** Start Material shown **

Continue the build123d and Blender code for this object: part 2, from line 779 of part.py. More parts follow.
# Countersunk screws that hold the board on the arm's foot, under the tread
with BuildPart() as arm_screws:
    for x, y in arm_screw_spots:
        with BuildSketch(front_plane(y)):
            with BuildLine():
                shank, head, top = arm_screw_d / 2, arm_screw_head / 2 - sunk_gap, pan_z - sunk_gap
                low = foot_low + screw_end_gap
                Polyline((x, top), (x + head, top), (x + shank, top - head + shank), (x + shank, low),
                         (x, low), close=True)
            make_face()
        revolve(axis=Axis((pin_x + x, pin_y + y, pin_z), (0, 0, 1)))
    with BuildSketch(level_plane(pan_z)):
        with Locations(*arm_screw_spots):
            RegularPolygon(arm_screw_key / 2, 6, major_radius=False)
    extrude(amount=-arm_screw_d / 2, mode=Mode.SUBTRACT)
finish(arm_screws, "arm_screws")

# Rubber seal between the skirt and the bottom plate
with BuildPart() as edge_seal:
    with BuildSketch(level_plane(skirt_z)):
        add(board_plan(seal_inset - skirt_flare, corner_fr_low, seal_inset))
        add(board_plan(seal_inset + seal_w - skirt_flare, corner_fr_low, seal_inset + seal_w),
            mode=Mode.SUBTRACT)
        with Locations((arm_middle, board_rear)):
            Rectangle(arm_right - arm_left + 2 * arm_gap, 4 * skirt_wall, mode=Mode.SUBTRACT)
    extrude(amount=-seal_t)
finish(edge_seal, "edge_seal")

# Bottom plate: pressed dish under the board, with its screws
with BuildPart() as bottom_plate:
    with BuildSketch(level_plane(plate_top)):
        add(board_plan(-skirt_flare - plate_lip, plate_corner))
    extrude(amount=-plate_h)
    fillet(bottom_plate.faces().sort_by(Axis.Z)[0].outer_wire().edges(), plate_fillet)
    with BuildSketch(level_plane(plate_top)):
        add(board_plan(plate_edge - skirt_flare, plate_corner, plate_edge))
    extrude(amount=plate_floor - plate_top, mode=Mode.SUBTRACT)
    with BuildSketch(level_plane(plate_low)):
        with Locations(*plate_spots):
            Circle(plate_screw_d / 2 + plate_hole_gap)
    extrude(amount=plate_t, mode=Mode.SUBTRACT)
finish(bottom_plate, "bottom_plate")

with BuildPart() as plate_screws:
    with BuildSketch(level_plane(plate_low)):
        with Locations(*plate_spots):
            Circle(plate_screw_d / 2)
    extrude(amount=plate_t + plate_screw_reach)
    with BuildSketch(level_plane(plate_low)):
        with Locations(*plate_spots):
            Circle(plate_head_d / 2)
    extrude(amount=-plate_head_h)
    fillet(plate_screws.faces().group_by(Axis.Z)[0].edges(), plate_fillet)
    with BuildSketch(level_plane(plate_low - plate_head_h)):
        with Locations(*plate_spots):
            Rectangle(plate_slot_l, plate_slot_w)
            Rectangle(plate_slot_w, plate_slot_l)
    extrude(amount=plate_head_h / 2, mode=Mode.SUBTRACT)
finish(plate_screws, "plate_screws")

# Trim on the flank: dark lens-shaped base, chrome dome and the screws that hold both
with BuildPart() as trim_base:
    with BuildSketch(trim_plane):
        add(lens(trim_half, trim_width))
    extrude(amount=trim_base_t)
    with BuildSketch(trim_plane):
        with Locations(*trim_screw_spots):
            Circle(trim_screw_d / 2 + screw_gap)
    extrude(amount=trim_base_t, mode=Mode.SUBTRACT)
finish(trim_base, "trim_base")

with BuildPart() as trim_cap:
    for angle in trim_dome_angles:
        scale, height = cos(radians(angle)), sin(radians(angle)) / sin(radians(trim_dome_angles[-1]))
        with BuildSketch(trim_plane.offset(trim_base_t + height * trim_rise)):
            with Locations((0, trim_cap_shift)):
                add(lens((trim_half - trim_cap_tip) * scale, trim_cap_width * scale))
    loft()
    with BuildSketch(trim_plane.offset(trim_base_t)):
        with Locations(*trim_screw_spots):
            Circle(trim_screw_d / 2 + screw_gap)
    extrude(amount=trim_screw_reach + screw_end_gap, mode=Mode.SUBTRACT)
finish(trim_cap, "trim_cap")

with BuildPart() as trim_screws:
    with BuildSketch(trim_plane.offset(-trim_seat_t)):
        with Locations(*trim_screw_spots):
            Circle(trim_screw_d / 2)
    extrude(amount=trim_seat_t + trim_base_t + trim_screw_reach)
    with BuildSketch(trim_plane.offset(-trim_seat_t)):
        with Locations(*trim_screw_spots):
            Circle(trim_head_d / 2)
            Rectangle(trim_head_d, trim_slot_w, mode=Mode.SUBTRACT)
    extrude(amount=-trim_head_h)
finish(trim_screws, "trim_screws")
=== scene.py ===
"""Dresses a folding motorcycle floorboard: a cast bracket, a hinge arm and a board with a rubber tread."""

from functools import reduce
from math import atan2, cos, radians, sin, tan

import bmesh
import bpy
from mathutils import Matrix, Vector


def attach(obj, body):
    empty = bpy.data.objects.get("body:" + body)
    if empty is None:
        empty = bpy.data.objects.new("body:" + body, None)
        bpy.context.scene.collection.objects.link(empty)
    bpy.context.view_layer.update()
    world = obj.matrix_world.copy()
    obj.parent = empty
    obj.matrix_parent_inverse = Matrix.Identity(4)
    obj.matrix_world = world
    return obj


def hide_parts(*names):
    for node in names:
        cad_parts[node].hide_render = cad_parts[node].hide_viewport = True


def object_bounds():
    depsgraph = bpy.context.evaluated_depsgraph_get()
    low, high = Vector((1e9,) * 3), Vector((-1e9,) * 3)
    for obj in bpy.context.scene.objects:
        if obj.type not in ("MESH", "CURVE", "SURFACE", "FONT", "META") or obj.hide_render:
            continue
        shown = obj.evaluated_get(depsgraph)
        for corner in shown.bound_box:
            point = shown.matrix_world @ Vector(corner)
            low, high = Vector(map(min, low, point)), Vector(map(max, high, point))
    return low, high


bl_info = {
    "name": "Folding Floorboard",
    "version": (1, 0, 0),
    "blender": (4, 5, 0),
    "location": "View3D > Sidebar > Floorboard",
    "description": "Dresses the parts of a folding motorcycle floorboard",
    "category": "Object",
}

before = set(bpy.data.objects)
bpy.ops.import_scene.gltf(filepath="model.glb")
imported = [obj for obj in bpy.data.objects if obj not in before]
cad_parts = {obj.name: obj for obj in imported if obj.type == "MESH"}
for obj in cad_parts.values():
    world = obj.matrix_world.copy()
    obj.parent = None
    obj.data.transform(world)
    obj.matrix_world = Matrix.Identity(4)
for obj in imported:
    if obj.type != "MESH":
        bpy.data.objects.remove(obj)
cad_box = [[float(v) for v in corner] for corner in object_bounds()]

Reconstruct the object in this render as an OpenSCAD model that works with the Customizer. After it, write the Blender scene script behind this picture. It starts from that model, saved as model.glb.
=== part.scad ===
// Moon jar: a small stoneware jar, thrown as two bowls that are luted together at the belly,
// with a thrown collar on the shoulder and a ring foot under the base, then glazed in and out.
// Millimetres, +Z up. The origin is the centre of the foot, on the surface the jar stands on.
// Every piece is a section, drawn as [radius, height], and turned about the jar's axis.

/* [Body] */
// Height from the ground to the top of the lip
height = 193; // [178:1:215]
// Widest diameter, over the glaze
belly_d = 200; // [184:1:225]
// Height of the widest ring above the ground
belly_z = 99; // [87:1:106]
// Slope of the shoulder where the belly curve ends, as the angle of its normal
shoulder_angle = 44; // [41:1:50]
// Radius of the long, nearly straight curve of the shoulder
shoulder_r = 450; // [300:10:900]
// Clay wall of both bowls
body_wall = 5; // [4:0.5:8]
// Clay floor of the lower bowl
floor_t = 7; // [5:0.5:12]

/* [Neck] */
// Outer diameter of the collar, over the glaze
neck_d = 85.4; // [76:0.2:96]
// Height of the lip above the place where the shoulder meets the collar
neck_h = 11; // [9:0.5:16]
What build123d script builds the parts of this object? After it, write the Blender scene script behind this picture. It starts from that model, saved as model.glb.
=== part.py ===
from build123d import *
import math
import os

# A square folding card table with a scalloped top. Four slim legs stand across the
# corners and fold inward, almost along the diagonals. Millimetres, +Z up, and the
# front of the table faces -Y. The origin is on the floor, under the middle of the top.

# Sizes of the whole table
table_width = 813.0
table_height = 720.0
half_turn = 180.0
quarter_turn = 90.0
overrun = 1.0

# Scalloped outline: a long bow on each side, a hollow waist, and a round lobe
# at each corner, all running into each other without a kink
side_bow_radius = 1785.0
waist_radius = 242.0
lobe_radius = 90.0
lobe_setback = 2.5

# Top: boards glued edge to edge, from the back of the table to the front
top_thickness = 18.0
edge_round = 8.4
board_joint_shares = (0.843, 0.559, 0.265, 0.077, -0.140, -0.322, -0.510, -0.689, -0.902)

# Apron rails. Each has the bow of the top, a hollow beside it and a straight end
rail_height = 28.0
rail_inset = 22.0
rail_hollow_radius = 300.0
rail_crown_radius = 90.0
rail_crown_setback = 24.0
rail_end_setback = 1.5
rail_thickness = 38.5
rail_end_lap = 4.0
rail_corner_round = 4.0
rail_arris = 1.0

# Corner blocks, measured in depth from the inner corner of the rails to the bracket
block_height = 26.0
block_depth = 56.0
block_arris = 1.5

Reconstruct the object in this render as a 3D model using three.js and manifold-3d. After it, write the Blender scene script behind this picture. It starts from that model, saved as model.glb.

** End Material shown **

Work through the listing above and report how many lines include the string "names", with no other text.

2